Will these perform equally well in any reactor?

Trout: No, not always, and that is a point to emphasise.

The performance of any reactor system is also a function of its design elements, including the internals.

A good set of reactor internals, such as those offered by Shell Global Solutions, makes additional reactor volume available for the catalyst and improves catalyst utilisation.

It is always preferable to optimise the design of the internals to match the catalyst.

Gosse: For instance, matching the design of the reactor internals with the hardware is of critical importance in many reactions where both liquid and gas are present,such as pyrolysis gasoline hydrogenation or aromatic saturation applications.

Using stateof-the-art reactor internals can help operators to maximise the effectiveness of their chosen catalyst and the available reactor volume.

Shell Global Solutions’ internals, for instance,can achieve nearly 100% uniform gas and liquid dispersion, which enables complete catalyst volume utilisation and reduces the potential for hot spots, which is also an important safety improvement.

Another example is in ethylene oxide.

With Shell Global Solutions, we license ethylene oxide technology, and we are working with our colleagues there to optimise the process with the catalyst further.

So, we are scrutinising the technology design and investigating whether we can improve the design to reduce the capital expenditure and/or the operating costs.

Q.Finally, how would you sum up CRI and Criterion’s plans for the future?

Trout: We reinvest a significant amount of our revenue in research and development because our strategy is to be a technology leader.

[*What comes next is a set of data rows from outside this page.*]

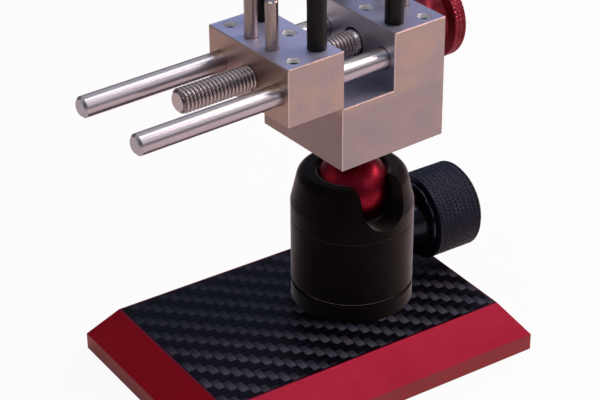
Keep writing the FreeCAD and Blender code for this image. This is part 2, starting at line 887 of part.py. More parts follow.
def lead_screw():
    """Threaded up to the fixed jaw, plain through it, grooved for its clip, into the knob.

    The thread is drawn as one ring per pitch.
    """
    radius = "screw_dia / 2"
    clip_from = "clip_face - joint_fit"
    clip_to = "clip_face + clip_thick + joint_fit"
    end = "knob_face + shank_in_knob"
    body = turned(
        "lead_screw",
        [
            ("0 - screw_reach", "0"),
            ("0 - screw_reach", f"{radius} - screw_end_bevel"),
            ("screw_end_bevel - screw_reach", radius),
            (clip_from, radius),
            (clip_from, "clip_bore / 2"),
            (clip_to, "clip_bore / 2"),
            (clip_to, radius),
            (end, radius),
            (end, "0"),
        ],
        along="X",
    )
    half_flat = "thread_flat / 2"
    mouth_from = f"screw_end_bevel - screw_reach + {half_flat}"
    mouth_to = f"screw_end_bevel - screw_reach + screw_pitch - {half_flat}"
    middle = "screw_end_bevel - screw_reach + screw_pitch / 2"
    made = outline(
        new_sketch(body, "XZ_Plane"),
        [
            (mouth_from, f"{radius} + thread_deep"),
            (mouth_from, radius),
            (f"{middle} - {half_flat}", f"{radius} - thread_deep"),
            (f"{middle} + {half_flat}", f"{radius} - thread_deep"),
            (mouth_to, radius),
            (mouth_to, f"{radius} + thread_deep"),
        ],
    )
    groove = feature(body, "Groove", made)
    groove.ReferenceAxis = (made, ["H_Axis"])
    groove.Angle = 360.0
    doc.recompute()
    before = body.Shape.Volume
    turns = int((size("screw_reach") - size("screw_end_bevel") + size("slot_face")) / size("screw_pitch"))
    rings = body.newObject("PartDesign::LinearPattern", "lead_screw_rings")
    rings.Originals = [groove]
    rings.Direction = (plane_of(body, "X_Axis"), [""])
    rings.Occurrences = turns
    bind(rings, "Length", f"screw_pitch * {turns - 1}")
    body.Tip = rings
    doc.recompute()
    if not body.Shape.Volume < before - 1:
        raise ValueError("the thread's rings cut nothing")
    put(body, z="rod_high", turned_with_vise=True)


def ring(label, start, thick, inner, outer):
    """A flat ring across the screw's line."""
    return turned(
        label,
        [(start, inner), (start, outer), (f"{start} + {thick}", outer), (f"{start} + {thick}", inner)],
        along="X",
    )


def screw_clip():
    """Open clip in the screw's groove, held in the block's end behind the thrust washer."""
    body = ring("screw_clip", "clip_face", "clip_thick", "clip_bore / 2 + joint_fit", "clip_dia / 2")
    half = "clip_gap / 2"
    made = outline(
        new_sketch(body, "YZ_Plane", "clip_face"),
        [(f"0 - {half}", "0"), (half, "0"), (half, "clip_dia"), (f"0 - {half}", "clip_dia")],
    )
    pocket(body, made, "clip_thick", forward=True)
    put(body, z="rod_high", turned_with_vise=True)


def thrust_washer():
    """Pressed flush into the block's end, between the clip and the knob's hub."""
    body = ring("thrust_washer", "washer_face", "washer_thick", "screw_dia / 2 + joint_fit", "washer_dia / 2")
    put(body, z="rod_high", turned_with_vise=True)


def jaw_knob():
    """Knob with a flared hub and a knurled rim, bored blind for the screw's shank."""
    inner = "screw_dia / 2 + joint_fit"
    rim = "jaw_knob_dia / 2"
    bottom = "knob_face + shank_in_knob + joint_fit"
    body = turned(
        "jaw_knob",
        [
            ("knob_face", inner),
            ("knob_face", "hub_small_dia / 2"),
            ("knob_face + hub_straight", "hub_small_dia / 2"),
            ("knob_end - jaw_knob_rim", "hub_large_dia / 2"),
            ("knob_end - jaw_knob_rim", f"{rim} - jaw_knob_edge"),
            ("knob_end - jaw_knob_rim + jaw_knob_edge", rim),
            ("knob_end - jaw_knob_edge", rim),
            ("knob_end", f"{rim} - jaw_knob_edge"),
            ("knob_end", "0"),
            (bottom, "0"),
            (bottom, inner),
        ],
        along="X",
    )
    made = circle(new_sketch(body, "XY_Plane"), "knob_face + grub_from_face", "0", "grub_dia / 2 + joint_fit")
    pocket(body, made, "hub_large_dia")
    put(body, z="rod_high", turned_with_vise=True)


def knob_grub_screw():
    """Holds the knob on the screw's shank, from the hub's side, sunk just below its surface."""
    top = "0 - screw_dia / 2 - joint_fit - grub_long"
    blank = solid("Cylinder", "knob_grub_blank", Radius="grub_dia / 2", Height="grub_long")
    hexagon = solid("Prism", "knob_grub_hex", Circumradius="grub_hex_dia / 2", Height="grub_hex_deep")
    hexagon.Polygon = 6
    made = cut("knob_grub_screw", blank, hexagon)
    put(made, x="knob_face + grub_from_face", z=f"rod_high + {top}", turned_with_vise=True)


def pin(label, x, y, high):
    """Plain steel pin that stands in one of the jaw's holes."""
    radius = "pin_dia / 2"
    body = turned(
        label,
        [
            ("0", "0"),
            (f"{radius} - pin_end_bevel", "0"),
            (radius, "pin_end_bevel"),
            (radius, f"pin_hole_deep + {high} - pin_end_bevel"),
            (f"{radius} - pin_end_bevel", f"pin_hole_deep + {high}"),
            ("0", f"pin_hole_deep + {high}"),
        ],
    )
    put(body, x=x, y=y, z="block_high - pin_hole_deep", turned_with_vise=True)


def sleeve(label, x, y):
    """Soft black tube over a post, from the jaw's top to just short of the post's end."""
    inner = "pin_dia / 2 + sleeve_fit"
    outer = "sleeve_dia / 2"
    top = "post_high - sleeve_short_of_end"
    body = turned(label, [(inner, "sleeve_lift"), (outer, "sleeve_lift"), (outer, top), (inner, top)])
    put(body, x=x, y=y, z="block_high", turned_with_vise=True)


# ---------------------------------------------------------------- the whole vise

nodes = []
fill_sheet()

base_plate()
carbon_sheet()
grip_pad()
base_screw()
head_foot()
pan_washer()
pan_screw()
head_body()
head_socket()
ball_seat()
lock_wedge()
lock_screw()
lock_collar()
lock_knob()
ball_stem()
stem_stud()
vise_block()
guide_rod("guide_rod_front", "0 - rod_spacing / 2")
guide_rod("guide_rod_back", "rod_spacing / 2")
lead_screw()
screw_clip()
thrust_washer()
jaw_knob()
knob_grub_screw()
moving_jaw()

ROWS = {
    "moving": ("jaw_front - jaw_row_inset", "jaw_back + jaw_row_inset"),
    "fixed": ("slot_face + pin_row_inset", "block_side / 2 - pin_row_inset"),
}
for jaw, (near_row, far_row) in ROWS.items():
    pin(f"{jaw}_jaw_short_pin", far_row, "0 - pin_near_y", "short_pin_high")
    pin(f"{jaw}_jaw_tall_pin", far_row, "pin_near_y", "tall_pin_high")
    for side, place in (("front", "0 - post_y"), ("back", "post_y")):
        pin(f"{jaw}_jaw_{side}_post", near_row, place, "post_high")
        sleeve(f"{jaw}_jaw_{side}_sleeve", near_row, place)

doc.recompute()

for made in doc.Objects:
    if "Invalid" in made.State or "Error" in made.State:
        raise ValueError("%s failed: %s" % (made.Label, made.State))
for node in nodes:
    shape = node.Shape
    if shape.isNull() or not shape.isValid() or not shape.Solids:
        raise ValueError("%s has no valid solid" % node.Label)

os.makedirs("parts", exist_ok=True)
for node in nodes:
    node.Shape.exportStep(os.path.join("parts", node.Label + ".step"))
print(len(nodes), "sub-parts written")
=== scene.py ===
"""Looks for the ball head vise: detailed pieces, materials, light and the photo's camera.

Lengths are in millimetres until they reach a mesh, which is in metres. The vise's own pieces
are drawn along the lead screw's line, which the frame gives, from the ball head's axis.
"""

import json
import math

import bpy
from mathutils import Matrix, Vector

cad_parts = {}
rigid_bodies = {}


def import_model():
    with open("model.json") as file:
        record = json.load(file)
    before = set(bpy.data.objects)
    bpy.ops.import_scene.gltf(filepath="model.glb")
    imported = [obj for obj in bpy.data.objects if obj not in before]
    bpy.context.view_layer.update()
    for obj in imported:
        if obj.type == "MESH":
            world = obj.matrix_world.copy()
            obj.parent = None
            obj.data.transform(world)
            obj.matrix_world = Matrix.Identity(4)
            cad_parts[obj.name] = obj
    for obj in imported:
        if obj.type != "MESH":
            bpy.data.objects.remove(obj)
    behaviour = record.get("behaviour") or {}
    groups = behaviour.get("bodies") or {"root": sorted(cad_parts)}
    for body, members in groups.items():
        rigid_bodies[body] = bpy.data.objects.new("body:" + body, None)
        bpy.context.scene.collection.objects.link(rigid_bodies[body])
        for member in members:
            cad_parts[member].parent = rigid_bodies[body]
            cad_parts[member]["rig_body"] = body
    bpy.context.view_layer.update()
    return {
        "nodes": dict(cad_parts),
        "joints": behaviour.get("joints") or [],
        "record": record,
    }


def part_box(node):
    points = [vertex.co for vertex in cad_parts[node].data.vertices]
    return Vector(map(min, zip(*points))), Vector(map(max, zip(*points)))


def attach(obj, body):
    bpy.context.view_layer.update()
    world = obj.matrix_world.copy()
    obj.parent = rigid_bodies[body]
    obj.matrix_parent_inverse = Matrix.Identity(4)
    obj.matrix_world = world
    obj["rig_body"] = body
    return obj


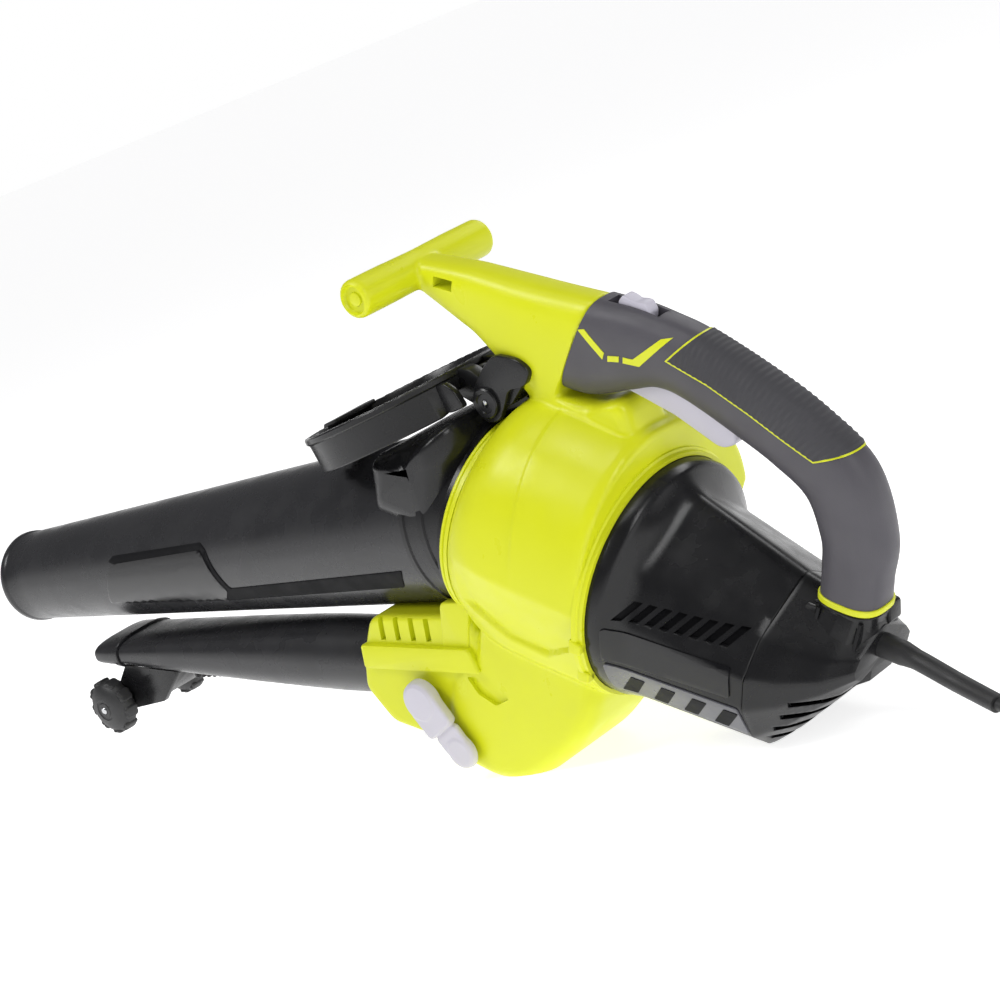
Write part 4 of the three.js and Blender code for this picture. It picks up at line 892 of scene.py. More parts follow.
def make_vacuum_tube(settings):
    start = COLLAR_LENGTH + 0.3
    outer = [(d, vac_radius(d)) for d in np.linspace(start + 1, VAC_LENGTH - 9, 24)]
    tip = vac_radius(VAC_LENGTH)
    profile = [(start, vac_radius(start) - WALL), (start, vac_radius(start) - 0.8), *outer,
               (VAC_LENGTH - 7.4, tip + 0.9), (VAC_LENGTH - 6, tip + 1.6), (VAC_LENGTH - 2, tip + 1.6),
               (VAC_LENGTH - 0.4, tip + 0.9), (VAC_LENGTH, tip - 0.4), (VAC_LENGTH - 0.4, tip - WALL + 0.5),
               (VAC_LENGTH - 2, tip - WALL)]
    tube = plain_object("vacuum_tube_shell", Form().lathe(profile, VAC_START, vac_axis(), 192).mesh("tube"))
    tree = surface_of(tube)
    finish(tube, "tube_black", "housing", ("vacuum_tube",), 30)
    panel = [(-459, -186), (-455, -180), (-346, -121), (-341, -122), (-315, -146), (-322, -160), (-466, -224)]
    plate = laid_on("tube_panel", tree, rounded(panel, 2.5, 3), -1, 0.2, 1.6, 5.0, 0.5)
    finish(plate, "panel_black", "housing")
    strip = laid_on("tube_panel_edge", tree,
                    rounded([(-462, -181), (-457, -174), (-346, -115), (-338, -117), (-311, -142),
                             (-120, -44),
                             (-123, -62), (-321, -160), (-320, -156), (-341, -122), (-346, -121),
                             (-455, -180)],
                            1.5, 2), -1, 0.0, 1.2, 5.0, 0.3)
    finish(strip, "edge_black", "housing")
    # collar that plugs into the flange
    profile = [(-46, vac_radius(-46) - WALL), (-46, vac_radius(-46) + 3), (18, vac_radius(18) + 3.2),
               (19, vac_radius(19) + 4.4), (24, vac_radius(24) + 4.4), (25, vac_radius(25) + 3.2),
               (40, vac_radius(40) + 2.6), (41, vac_radius(41) + 3.6), (45, vac_radius(45) + 3.4),
               (46, vac_radius(46) + 2.4), (46, vac_radius(46) - WALL)]
    collar = plain_object("tube_collar_shell",
                          Form().lathe(profile, VAC_START, vac_axis(), 160).mesh("collar"))
    cut_away(collar, Form().box((INLET_X - 0.3, -200, -200), (200, 200, 200)))
    flange = Form().lathe([(0, EYE_R - 2), (0, 72), (1, 75), (5, 75), (5, EYE_R - 2)],
                          (INLET_X - 5.3, 0, 0), (1, 0, 0), 160)
    flange.lathe([(0, 0), (0, 7), (1.5, 8.6), (5, 9), (5, 0)], (INLET_X - 5.3, 80, 0), (1, 0, 0), 48)
    hood = plain_object("hood", Form().skin(bevelled_prism(
        [(-85, 84), (-104, 70.5), (-132, 50), (-158, 30), (-150, -10), (-80, -10), (-74, 66)],
        -64, 64, 26, 9, 6)).mesh("hood"))
    bore = [(-60, 0), (-60, vac_radius(-60) - 1), (200, vac_radius(200) - 1), (200, 0)]
    cut_away(hood, Form().lathe(bore, VAC_START, vac_axis(), 96))
    join_meshes(collar, [plain_object("flange", flange.mesh("flange")), hood])
    finish(collar, "black_case", "housing", ("tube_collar",), 30)
    knob = Form().lathe([(0, 0), (0, 7), (1, 7), (2, 5.8), (12, 5.4), (13.4, 4.4), (14, 3), (14, 0)],
                        (INLET_X - 5.6, 80, 0), (-1, 0, 0), 48)
    for i in range(10):
        turn = i * math.pi / 5
        y, z = 80 + 5.6 * math.cos(turn), 5.6 * math.sin(turn)
        knob.lathe([(3, 0), (3, 1), (12, 0.9), (12.6, 0)], (INLET_X - 5.6, y, z), (-1, 0, 0), 12)
    knob = plain_object("tube_lock_grip", knob.mesh("knob"))
    finish(knob, "black_case", "housing", ("tube_lock_knob",), 30)


# ---- inlet door --------------------------------------------------------------------------------


def door_ring(size, lift_at, power=2.15, count=144):
    """A rounded ring on the door, lifted by a function of the distance from the hinge."""
    turns = np.linspace(0, 2 * math.pi, count, endpoint=False)
    c, s = np.cos(turns), np.sin(turns)
    along = size * np.sign(c) * np.abs(c) ** (2 / power)
    across = size * np.sign(s) * np.abs(s) ** (2 / power)
    ring = []
    for a, y in zip(along, across):
        distance = DOOR_REACH + a
        ring.append(slanted(DOOR_HINGE, DOOR_SLOPE, distance, lift_at(distance), y))
    return np.array(ring)


def door_side(rows):
    """An outline on the door's side, from distances along it and lifts above its hinge line."""
    points = [slanted(DOOR_HINGE, DOOR_SLOPE, distance, lift) for distance, lift in rows]
    return [(p[0], p[2]) for p in points]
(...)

We must continue to push the boundaries in terms of catalyst performance not only to maintain our position but also because it is so important for our customers that we do.

Gosse: I could not agree more. Every percentage point that we improve the performance of a catalyst and every extra month of life that it has represent millions of dollars of bottom-line value to customers.

Industry wide, the extra benefit that customers have enjoyed as a result of these improvements is very significant.